Y entonces se armó, Hipólito. La polea del toldo se había desencajado. Quise subirlo a mano tirando de los nervios de aluminio. Suéltalo, Alberto, no importa que se vaya, ya se comprará otro. Si no es porque se vaya, Charo, si es porque no le ocasione un estropicio a nadie. Mas ni empleándome a fondo lograba vencer la resistencia al aire. Además, al abrir la ventana de par en par, las ráfagas atravesaban la vivienda como si me hubiese mudado al polo Sur. A Charo le entró un ataque. Y es que, al yo subirme a un banquillo para llegar con la mano a la polea, ella me agarró de las piernas pensando que yo también saldría succionado por el ventanal y agarrado a un original parapente.
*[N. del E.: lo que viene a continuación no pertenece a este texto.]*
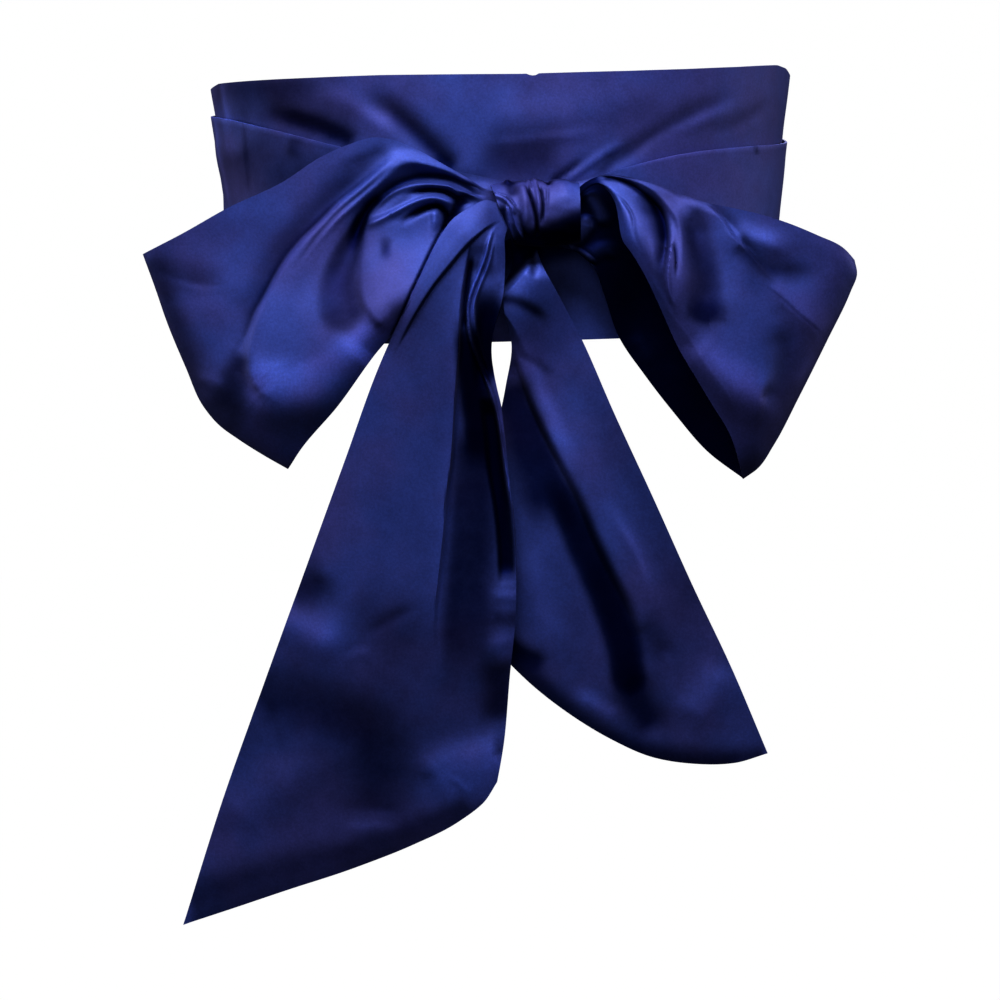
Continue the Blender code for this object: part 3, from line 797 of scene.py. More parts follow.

Quizá, de haber sucedido así, me habría reunido con aquel cura brasileño, que se elevó del suelo gracias a varios centenares de globos. ¿Te acuerdas? No se supo nunca más de aquel hombre. A lo mejor resolvía aquel caso a bordo de mi toldo volador.
Suéltame, Charo, que me tiras a la calle. No te suelto, bájate tú. Te aseguro, Hipólito, que si no fuese por el rugido del tornado, los gritos de mi mujer y míos los habrías oído tú en Sevilla. Suéltame te digo, que me tiras. No, no te suelto, bájate y deja al puñetero toldo de una vez, que no resisto verte ahí. Pues no me veas, vete a otra habitación y ya lo haré yo solo. Que no. Que sí.
Un numerito, Hipólito. Y mientras tanto, delante de nosotros revoloteaban gigantescas ramas de árboles, cartones, retratos de abuelas, chapones, periódicos, boletines oficiales de la Junta de Abdalucía, diccionarios de esperanto, bolas chinas, programas electorales, relojes de arena, telegramas de cese, peluquines, tangas... Los contenedores de basura circulaban por la calzada como auténticos veleros. Menos mal que aquello paró en unos cinco minutos. Ni mi mujer sufrió un síncope, ni yo emulé ni a Ícaro ni al Barón de Munchausen ni a aquel sastre parisino que inventó un traje volador y que él mismo probó desde la torre Eiffel con elresultado de quiebra del negocio por defunción.
En fin. Pese a todo, te reitero mis felicitaciones y espero que sigan dándote los premios que te mereces. Eso sí, antes de la ceremonia, avísame a mí y a Protección Civil.